| Given request |
Copy out all lines with the word "caption" in them.

| Provided data |
· · · · · · ·

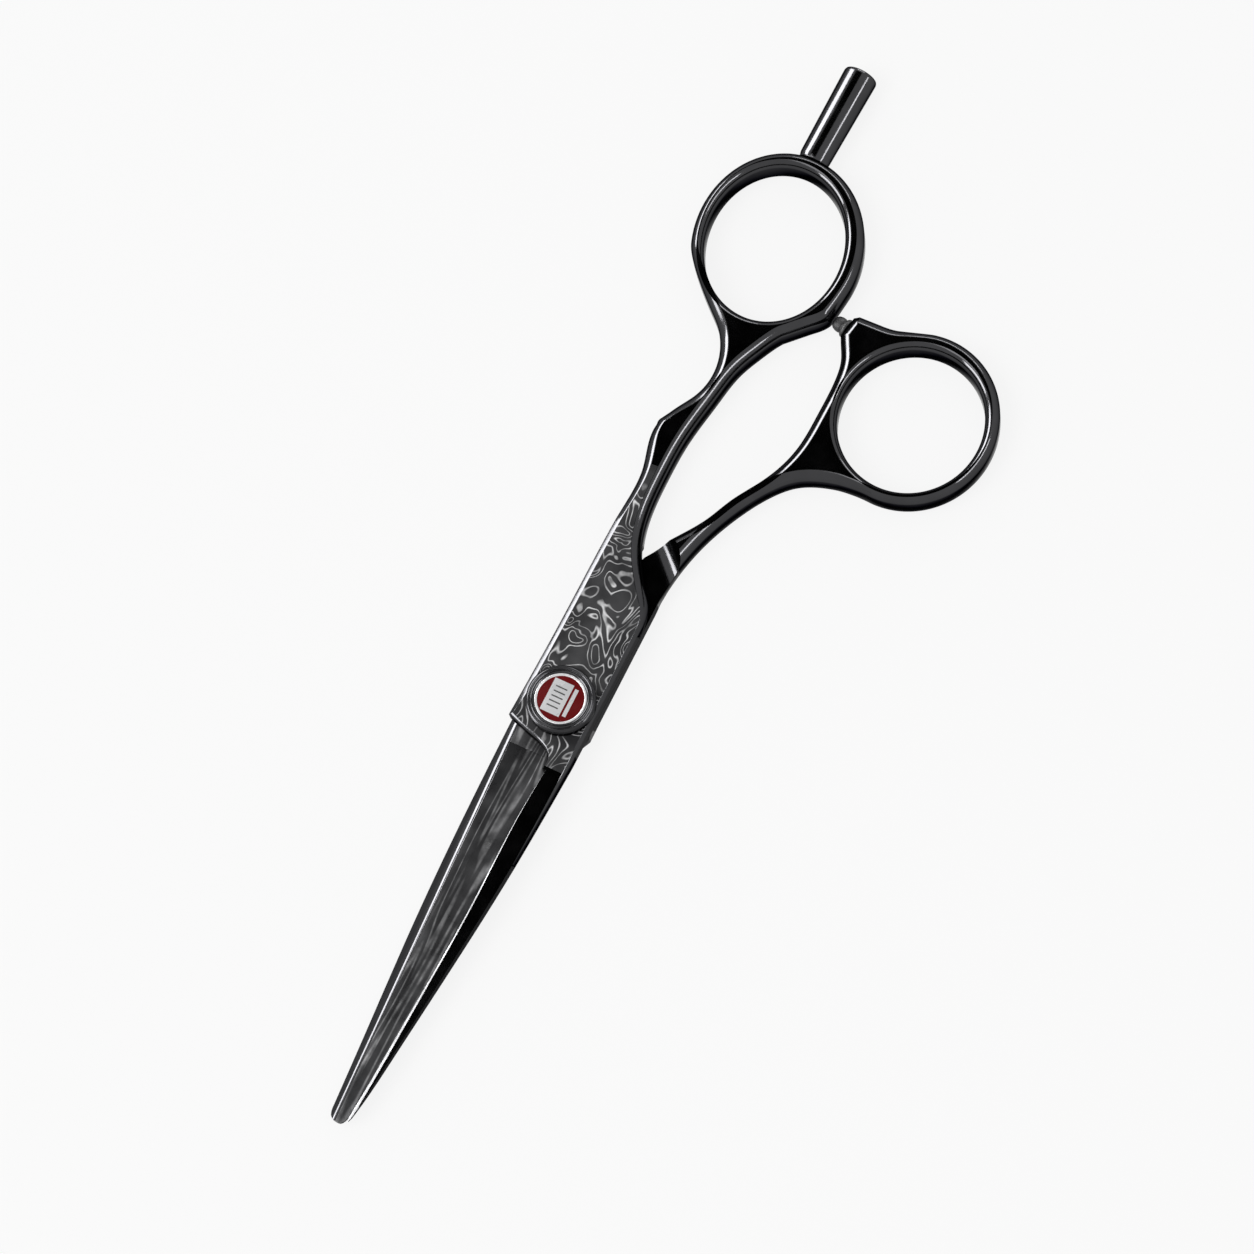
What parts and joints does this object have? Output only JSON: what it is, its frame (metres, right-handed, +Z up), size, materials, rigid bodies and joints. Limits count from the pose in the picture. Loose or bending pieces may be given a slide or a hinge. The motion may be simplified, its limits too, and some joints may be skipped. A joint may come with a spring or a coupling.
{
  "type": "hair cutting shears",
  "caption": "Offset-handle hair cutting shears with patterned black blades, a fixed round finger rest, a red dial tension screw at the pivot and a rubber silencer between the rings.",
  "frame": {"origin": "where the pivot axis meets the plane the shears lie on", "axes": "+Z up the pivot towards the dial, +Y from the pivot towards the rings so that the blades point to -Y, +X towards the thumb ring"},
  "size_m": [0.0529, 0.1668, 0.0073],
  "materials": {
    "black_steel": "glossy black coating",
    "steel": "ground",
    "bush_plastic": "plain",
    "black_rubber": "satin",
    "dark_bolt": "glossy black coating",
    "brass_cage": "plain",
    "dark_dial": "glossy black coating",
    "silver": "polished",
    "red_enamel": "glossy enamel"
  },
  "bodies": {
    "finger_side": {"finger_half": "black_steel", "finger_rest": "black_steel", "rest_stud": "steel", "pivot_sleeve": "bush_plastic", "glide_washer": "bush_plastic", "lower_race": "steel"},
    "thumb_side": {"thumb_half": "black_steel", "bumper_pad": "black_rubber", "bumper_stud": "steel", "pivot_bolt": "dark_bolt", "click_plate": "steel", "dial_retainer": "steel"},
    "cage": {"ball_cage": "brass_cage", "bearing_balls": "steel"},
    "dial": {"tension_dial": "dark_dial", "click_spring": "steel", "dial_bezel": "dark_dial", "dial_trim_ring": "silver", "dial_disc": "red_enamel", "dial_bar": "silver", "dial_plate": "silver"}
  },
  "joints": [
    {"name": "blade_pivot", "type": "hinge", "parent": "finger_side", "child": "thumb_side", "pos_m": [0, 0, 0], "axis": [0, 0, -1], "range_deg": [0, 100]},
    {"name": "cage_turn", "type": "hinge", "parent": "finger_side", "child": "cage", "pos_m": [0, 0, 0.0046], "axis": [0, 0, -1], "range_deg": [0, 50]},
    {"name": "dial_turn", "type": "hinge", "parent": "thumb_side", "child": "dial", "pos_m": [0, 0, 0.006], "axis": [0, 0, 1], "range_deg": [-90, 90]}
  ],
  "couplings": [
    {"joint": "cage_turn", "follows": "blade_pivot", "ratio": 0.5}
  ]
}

· · · · · · ·

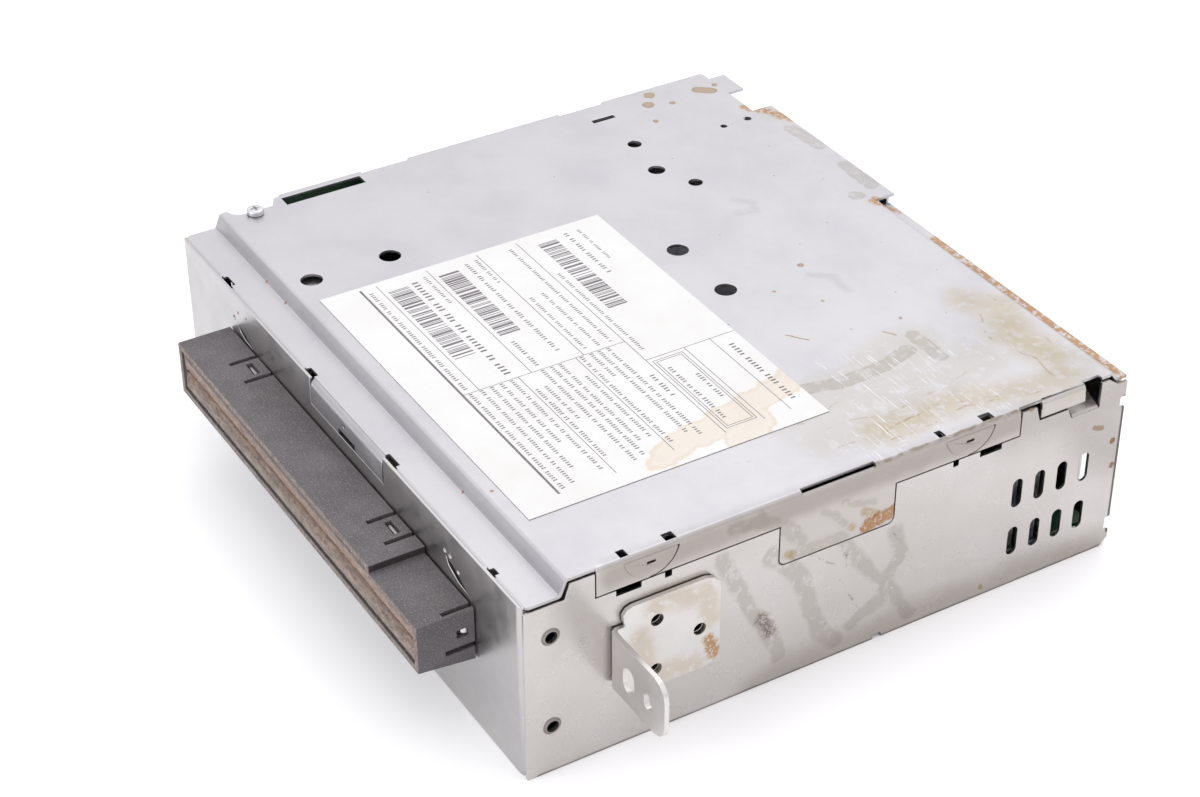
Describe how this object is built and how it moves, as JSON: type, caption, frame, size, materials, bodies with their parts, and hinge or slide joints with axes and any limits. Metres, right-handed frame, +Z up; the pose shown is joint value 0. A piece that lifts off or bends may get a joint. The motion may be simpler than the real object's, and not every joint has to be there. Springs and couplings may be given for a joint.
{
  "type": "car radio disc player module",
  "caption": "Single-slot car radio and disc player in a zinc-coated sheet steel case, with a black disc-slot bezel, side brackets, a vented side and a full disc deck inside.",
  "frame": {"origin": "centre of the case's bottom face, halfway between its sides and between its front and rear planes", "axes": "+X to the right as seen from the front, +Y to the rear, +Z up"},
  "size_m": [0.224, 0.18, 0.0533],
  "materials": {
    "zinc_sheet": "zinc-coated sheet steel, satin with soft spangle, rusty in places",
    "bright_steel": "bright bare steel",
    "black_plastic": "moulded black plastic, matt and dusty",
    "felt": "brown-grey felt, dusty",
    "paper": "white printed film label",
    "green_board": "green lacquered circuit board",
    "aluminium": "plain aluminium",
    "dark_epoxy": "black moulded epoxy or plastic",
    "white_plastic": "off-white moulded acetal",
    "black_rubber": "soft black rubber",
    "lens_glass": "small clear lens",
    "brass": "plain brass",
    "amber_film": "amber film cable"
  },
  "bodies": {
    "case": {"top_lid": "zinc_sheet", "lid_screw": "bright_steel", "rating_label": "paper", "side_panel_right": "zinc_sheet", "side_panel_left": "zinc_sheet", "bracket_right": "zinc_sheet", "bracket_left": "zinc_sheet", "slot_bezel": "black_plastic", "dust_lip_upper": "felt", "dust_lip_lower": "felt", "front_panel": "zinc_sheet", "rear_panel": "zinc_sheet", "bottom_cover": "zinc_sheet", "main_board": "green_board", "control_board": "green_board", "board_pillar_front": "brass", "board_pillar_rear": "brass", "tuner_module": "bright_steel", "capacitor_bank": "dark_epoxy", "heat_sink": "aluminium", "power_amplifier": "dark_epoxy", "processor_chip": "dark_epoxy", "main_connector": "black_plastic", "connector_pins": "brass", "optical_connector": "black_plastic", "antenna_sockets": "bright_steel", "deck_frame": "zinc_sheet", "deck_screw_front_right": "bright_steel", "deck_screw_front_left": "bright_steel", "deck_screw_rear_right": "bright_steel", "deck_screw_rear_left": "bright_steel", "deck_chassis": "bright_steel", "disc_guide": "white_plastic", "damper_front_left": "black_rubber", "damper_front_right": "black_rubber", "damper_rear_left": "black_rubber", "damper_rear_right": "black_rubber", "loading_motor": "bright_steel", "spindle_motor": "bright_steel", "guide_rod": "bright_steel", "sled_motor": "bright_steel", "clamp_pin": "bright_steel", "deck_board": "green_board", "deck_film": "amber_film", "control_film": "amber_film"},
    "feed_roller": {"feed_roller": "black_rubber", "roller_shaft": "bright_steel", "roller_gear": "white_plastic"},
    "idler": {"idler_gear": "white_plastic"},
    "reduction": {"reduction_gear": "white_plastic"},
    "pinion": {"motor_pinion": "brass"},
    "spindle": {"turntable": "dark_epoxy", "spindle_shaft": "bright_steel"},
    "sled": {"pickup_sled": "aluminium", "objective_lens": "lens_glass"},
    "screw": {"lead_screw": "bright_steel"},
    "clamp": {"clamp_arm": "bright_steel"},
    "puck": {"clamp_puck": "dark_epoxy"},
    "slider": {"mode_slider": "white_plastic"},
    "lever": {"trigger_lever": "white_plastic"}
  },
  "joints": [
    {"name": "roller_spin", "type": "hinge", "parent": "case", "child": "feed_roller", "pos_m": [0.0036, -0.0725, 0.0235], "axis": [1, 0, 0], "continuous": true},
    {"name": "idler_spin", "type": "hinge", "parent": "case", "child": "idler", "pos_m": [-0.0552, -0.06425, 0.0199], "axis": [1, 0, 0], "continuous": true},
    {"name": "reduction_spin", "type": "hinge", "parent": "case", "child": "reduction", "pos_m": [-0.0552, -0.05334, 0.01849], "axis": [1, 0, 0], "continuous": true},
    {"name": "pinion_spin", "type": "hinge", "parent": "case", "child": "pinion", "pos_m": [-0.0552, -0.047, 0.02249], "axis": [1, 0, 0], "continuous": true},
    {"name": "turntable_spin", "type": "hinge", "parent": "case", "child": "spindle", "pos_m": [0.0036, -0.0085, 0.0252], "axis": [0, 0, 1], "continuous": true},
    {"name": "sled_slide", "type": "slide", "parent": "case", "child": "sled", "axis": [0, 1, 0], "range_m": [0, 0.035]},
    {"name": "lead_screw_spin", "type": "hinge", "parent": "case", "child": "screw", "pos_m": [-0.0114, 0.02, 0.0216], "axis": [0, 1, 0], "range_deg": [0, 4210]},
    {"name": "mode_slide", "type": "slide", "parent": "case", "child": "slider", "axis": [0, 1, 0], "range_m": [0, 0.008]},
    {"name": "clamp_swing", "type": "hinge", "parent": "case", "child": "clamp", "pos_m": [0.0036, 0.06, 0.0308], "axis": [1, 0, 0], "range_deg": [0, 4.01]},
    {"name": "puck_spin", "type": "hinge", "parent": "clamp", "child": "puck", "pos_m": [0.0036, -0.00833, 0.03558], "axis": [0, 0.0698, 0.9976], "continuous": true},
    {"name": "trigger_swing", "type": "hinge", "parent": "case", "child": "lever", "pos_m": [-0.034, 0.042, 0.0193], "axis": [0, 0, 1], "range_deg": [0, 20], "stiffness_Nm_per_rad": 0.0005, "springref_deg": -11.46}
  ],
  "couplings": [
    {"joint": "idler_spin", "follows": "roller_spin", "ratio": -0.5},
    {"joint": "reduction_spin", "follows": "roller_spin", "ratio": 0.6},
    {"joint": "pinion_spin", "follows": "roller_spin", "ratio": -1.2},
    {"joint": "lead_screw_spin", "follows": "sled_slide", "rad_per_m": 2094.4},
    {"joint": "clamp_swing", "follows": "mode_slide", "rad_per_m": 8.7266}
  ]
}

· · · · · · ·

| Right answer |
  "caption": "Offset-handle hair cutting shears with patterned black blades, a fixed round finger rest, a red dial tension screw at the pivot and a rubber silencer between the rings.",
Describe how this object is built and how it moves, as JSON: type, caption, frame, size, materials, bodies with their parts, and hinge or slide joints with axes and any limits. Metres, right-handed frame, +Z up; the pose shown is joint value 0. A piece that lifts off or bends may get a joint. The motion may be simpler than the real object's, and not every joint has to be there. Springs and couplings may be given for a joint.
  "caption": "Single-slot car radio and disc player in a zinc-coated sheet steel case, with a black disc-slot bezel, side brackets, a vented side and a full disc deck inside.",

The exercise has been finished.